Ein katastrophales Ergebnis für das Unternehmen und das Management sieht Theodor Dingermann, ehemaliger Professor für Pharmazeutische Biologie in Frankfurt am Main, in den Ergebnissen. Doch es sei auch nicht so verheerend, wie es klinge. Die Impfstoffe von Biontech und Moderna hätten heute ebenfalls nicht mehr die Schutzwirkung aus der Zeit, als es nur die Wuhan-Virusvariante gab. Der Curevac-Impfstoff funktioniere und werde, falls das Unternehmen weiter bestehe, vermutlich für Impfungen einsetzbar sein, sagt Dingermann. Gleichwohl nützen laut Professor Hajo Zeeb vom Leibniz-Institut für Präventionsforschung und Epidemiologie die älteren Biontech- und Moderna-Impfstoffe auch gegen die neure Delta-Variante – bei denen Curevac allem Anschein nach schwächelt.

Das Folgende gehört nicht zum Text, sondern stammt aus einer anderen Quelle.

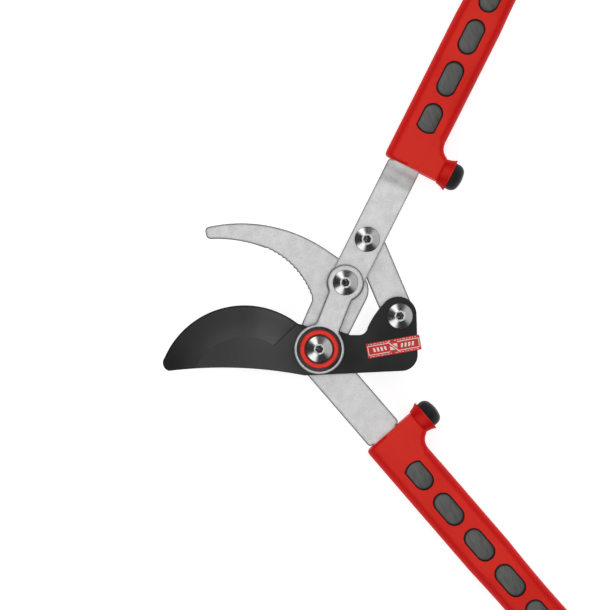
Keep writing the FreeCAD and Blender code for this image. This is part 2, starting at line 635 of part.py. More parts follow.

Ob in der Endauswertung in zwei bis drei Wochen der Impfstoff aus Tübingen über die nötigen 50 Prozent oder gar 80 Prozent kommt, ist fraglich. Zwar liegt bei Grippe-Impfstoffen die Wirksamkeit laut Zeeb auch nur zwischen 20 und 30 Prozent – und sie bieten dennoch effektiven Schutz –, bei einem Serum gegen Corona wird aber ein höherer Erfolg erwartet. Die Diskussion um das Serum von Astra-Zeneca mit 80-prozentigem Schutz hat gezeigt, dass eine deutlich niedrigere Wirksamkeit zur Ablehnung des Impfstoffs in der Bevölkerung führt. Wenn es Top-Produkte gibt, warum soll sich jemand mit viel weniger zufrieden geben?

Vielleicht ist aber ja der Folgeimpfstoff erfolgreicher: Curevac arbeitet bereits seit längerem mit dem britischen Pharmaunternehmen Glaxosmithkline an einer zweiten Generation. Diese soll besser vor Virusvarianten schützen, sich bei höheren Temperaturen aufbewahren und transportieren lassen und ab Herbst in klinischen Studien getestet werden. Die vorklinischen Ergebnisse seien vielversprechend, hieß es.

Regierung hält an Beteiligung fest

Für den Bund sind die Nachrichten von Curevac ebenfalls ein Rückschlag. Er war über die Staatsbank KfW im Juni 2020 mit 300 Millionen Euro eingestiegen. Da er sich an Kapitalerhöhungen nicht beteiligte, beträgt der Anteil noch 17 Prozent. Für das Bundeswirtschaftsministerium unter Führung von Peter Altmaier (CDU) steht die Beteiligung nicht in Frage. Die Bundesregierung verfolge weiter gesundheitspolitische Ziele. Ziel des Einstiegs sei es gewesen, mehr Impfstoffproduktion in Deutschland und Europa anzusiedeln. Zudem gehe es darum, die Forschung und das Know-how bei der mRNA-Technologie zu stärken. Sie biete etwa auch in der Krebsbekämpfung viele Möglichkeiten.